The US Treasury Department has announced sanctions against Iran’s Persian Gulf Petrochemical Industries Company (PGPIC) as part of a series of moves to pressure Tehran to negotiate a new agreement to restrict its nuclear and ballistic-missile programs.
The sanctions announced on June 7 hit PGPIC and 39 subsidiaries and foreign-sales agents. The company accounts for 40 percent of Iran’s petrochemical-production capacity and 50 percent of its petrochemical exports.
The Treasury Department statement said PGPIC was providing financial support for a company controlled by the Islamic Revolutionary Guards Corps (IRGC), which was previously designated a “foreign terrorist organization.”
It said Iran’s Oil Ministry in 2018 awarded Khatam al-Anbiya, the IRGC’s economic and engineering arm, 10 projects in the oil and petrochemical industries worth $22 billion, four times the official budget of the IRGC.
“This action is a warning that we will continue to target holding groups and companies in the petrochemical sector and elsewhere that provide financial lifelines to the IRGC,” Treasury Secretary Steven Mnuchin said in a statement.
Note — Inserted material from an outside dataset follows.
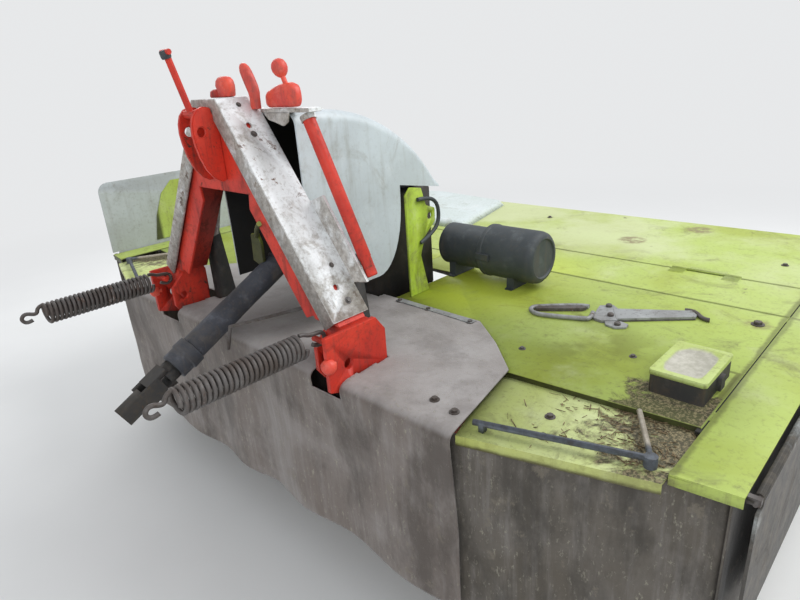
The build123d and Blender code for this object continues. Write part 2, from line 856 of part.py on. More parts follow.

“It was only necessary to wait one week until the claim of the president of America about talks with Iran were proven to be hollow,” Iranian Foreign Ministry spokesman Abbas Mousavi said in a statement. “The American policy of maximum pressure is a defeated policy.”
The World Bank in its Global Economic Prospects put Iran at the bottom of its 2019 economic growth (Gross Domestic Product) country rankings, according to Radio Farda.
In mid-2018, the World Bank forecast a 4.1 percent growth for Iran in 2019, but only months later in January it revised the figure to a 3.6 percent negative growth and now it has reduced the number to minus 4.5 percent.
The main reason for Iran’s negative growth cited in the report is U.S. sanctions, especially the ban on Iran’s oil exports, which chocks off the country’s revenues and the ability of its government to finance projects and pay for subsidies.
Dr. Mohamed Benayah, an expert on Iranian affairs, said the new US sanctions on the Iranian petrochemical sector have tightened the noose on Tehran’s mullah regime.
“Targeting the Iranian petrochemical sector is a blow to the Revolutionary Guards Corps. The oil sector is a key resource for Iran’s military and strategic projects,” Benayah told THE REFERENCE.
He added that the US sanctions would force the mullah regime to give in to Washington’s demands.